--- start Given records ---
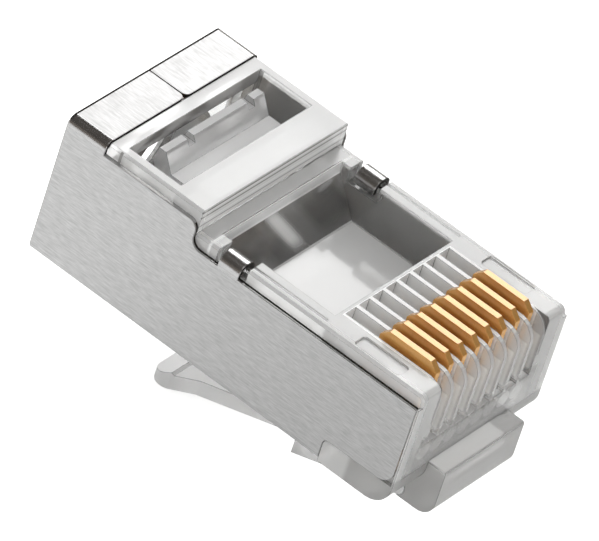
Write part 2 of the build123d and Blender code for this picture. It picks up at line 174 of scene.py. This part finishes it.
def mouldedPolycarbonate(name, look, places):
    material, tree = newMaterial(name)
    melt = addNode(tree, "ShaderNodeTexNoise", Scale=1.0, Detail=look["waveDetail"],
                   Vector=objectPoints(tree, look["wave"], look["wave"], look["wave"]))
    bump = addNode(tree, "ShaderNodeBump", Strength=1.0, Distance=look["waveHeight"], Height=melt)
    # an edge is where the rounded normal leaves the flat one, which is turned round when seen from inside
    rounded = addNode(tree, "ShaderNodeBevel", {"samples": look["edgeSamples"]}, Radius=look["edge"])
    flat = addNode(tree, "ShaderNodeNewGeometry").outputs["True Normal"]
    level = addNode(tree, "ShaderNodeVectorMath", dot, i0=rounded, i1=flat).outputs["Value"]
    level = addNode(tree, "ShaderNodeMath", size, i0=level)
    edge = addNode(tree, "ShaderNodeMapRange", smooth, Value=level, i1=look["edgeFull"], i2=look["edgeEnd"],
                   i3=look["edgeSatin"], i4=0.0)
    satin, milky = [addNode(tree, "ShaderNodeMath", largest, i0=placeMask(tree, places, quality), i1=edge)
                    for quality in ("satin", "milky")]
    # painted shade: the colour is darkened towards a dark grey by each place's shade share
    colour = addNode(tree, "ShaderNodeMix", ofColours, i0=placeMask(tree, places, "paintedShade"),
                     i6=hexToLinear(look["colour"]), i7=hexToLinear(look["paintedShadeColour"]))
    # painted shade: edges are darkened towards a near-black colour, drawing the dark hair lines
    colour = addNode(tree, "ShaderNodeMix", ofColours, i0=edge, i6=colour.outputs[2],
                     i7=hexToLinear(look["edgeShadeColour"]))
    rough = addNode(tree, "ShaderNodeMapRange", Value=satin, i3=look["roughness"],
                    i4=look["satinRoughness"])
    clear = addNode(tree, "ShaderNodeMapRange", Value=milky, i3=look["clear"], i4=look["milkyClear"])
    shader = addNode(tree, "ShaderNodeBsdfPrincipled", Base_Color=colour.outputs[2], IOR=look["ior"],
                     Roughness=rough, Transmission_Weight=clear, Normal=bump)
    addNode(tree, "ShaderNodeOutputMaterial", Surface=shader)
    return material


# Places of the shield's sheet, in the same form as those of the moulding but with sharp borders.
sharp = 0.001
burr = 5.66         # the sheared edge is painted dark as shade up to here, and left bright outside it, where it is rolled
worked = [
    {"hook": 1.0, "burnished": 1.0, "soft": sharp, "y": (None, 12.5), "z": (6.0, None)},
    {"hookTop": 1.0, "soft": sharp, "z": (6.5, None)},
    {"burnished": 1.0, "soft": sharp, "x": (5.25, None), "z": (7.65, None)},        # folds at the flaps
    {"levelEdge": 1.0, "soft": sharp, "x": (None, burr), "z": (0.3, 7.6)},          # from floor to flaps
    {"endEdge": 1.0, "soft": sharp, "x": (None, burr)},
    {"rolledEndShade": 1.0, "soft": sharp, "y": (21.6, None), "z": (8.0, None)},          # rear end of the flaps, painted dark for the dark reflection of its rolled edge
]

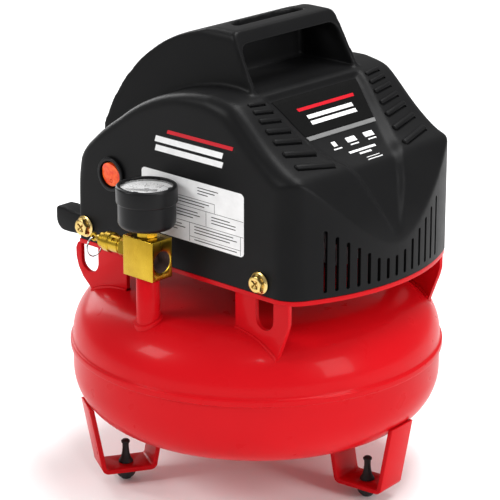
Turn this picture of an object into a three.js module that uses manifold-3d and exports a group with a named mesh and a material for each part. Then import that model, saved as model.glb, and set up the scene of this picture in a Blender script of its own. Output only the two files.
--- end Given records ---
What you will do: Nothing in the data may differ; print all of it exactly as written.

Response to the task:
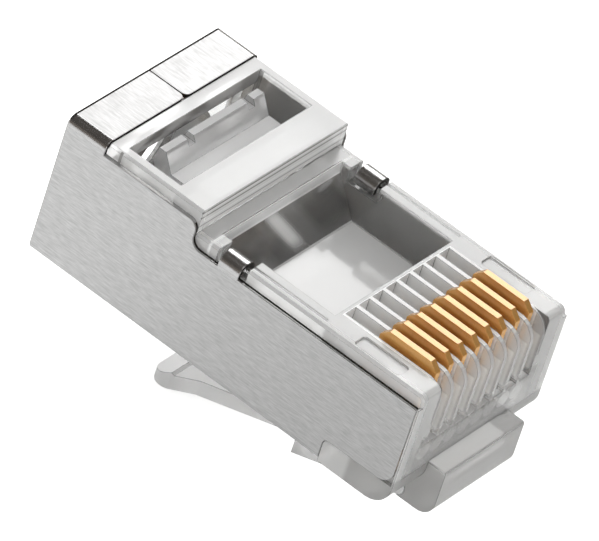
Write part 2 of the build123d and Blender code for this picture. It picks up at line 174 of scene.py. This part finishes it.
def mouldedPolycarbonate(name, look, places):
    material, tree = newMaterial(name)
    melt = addNode(tree, "ShaderNodeTexNoise", Scale=1.0, Detail=look["waveDetail"],
                   Vector=objectPoints(tree, look["wave"], look["wave"], look["wave"]))
    bump = addNode(tree, "ShaderNodeBump", Strength=1.0, Distance=look["waveHeight"], Height=melt)
    # an edge is where the rounded normal leaves the flat one, which is turned round when seen from inside
    rounded = addNode(tree, "ShaderNodeBevel", {"samples": look["edgeSamples"]}, Radius=look["edge"])
    flat = addNode(tree, "ShaderNodeNewGeometry").outputs["True Normal"]
    level = addNode(tree, "ShaderNodeVectorMath", dot, i0=rounded, i1=flat).outputs["Value"]
    level = addNode(tree, "ShaderNodeMath", size, i0=level)
    edge = addNode(tree, "ShaderNodeMapRange", smooth, Value=level, i1=look["edgeFull"], i2=look["edgeEnd"],
                   i3=look["edgeSatin"], i4=0.0)
    satin, milky = [addNode(tree, "ShaderNodeMath", largest, i0=placeMask(tree, places, quality), i1=edge)
                    for quality in ("satin", "milky")]
    # painted shade: the colour is darkened towards a dark grey by each place's shade share
    colour = addNode(tree, "ShaderNodeMix", ofColours, i0=placeMask(tree, places, "paintedShade"),
                     i6=hexToLinear(look["colour"]), i7=hexToLinear(look["paintedShadeColour"]))
    # painted shade: edges are darkened towards a near-black colour, drawing the dark hair lines
    colour = addNode(tree, "ShaderNodeMix", ofColours, i0=edge, i6=colour.outputs[2],
                     i7=hexToLinear(look["edgeShadeColour"]))
    rough = addNode(tree, "ShaderNodeMapRange", Value=satin, i3=look["roughness"],
                    i4=look["satinRoughness"])
    clear = addNode(tree, "ShaderNodeMapRange", Value=milky, i3=look["clear"], i4=look["milkyClear"])
    shader = addNode(tree, "ShaderNodeBsdfPrincipled", Base_Color=colour.outputs[2], IOR=look["ior"],
                     Roughness=rough, Transmission_Weight=clear, Normal=bump)
    addNode(tree, "ShaderNodeOutputMaterial", Surface=shader)
    return material


# Places of the shield's sheet, in the same form as those of the moulding but with sharp borders.
sharp = 0.001
burr = 5.66         # the sheared edge is painted dark as shade up to here, and left bright outside it, where it is rolled
worked = [
    {"hook": 1.0, "burnished": 1.0, "soft": sharp, "y": (None, 12.5), "z": (6.0, None)},
    {"hookTop": 1.0, "soft": sharp, "z": (6.5, None)},
    {"burnished": 1.0, "soft": sharp, "x": (5.25, None), "z": (7.65, None)},        # folds at the flaps
    {"levelEdge": 1.0, "soft": sharp, "x": (None, burr), "z": (0.3, 7.6)},          # from floor to flaps
    {"endEdge": 1.0, "soft": sharp, "x": (None, burr)},
    {"rolledEndShade": 1.0, "soft": sharp, "y": (21.6, None), "z": (8.0, None)},          # rear end of the flaps, painted dark for the dark reflection of its rolled edge
]

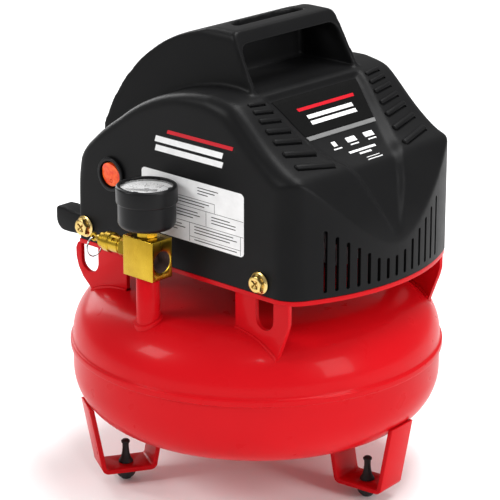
Turn this picture of an object into a three.js module that uses manifold-3d and exports a group with a named mesh and a material for each part. Then import that model, saved as model.glb, and set up the scene of this picture in a Blender script of its own. Output only the two files.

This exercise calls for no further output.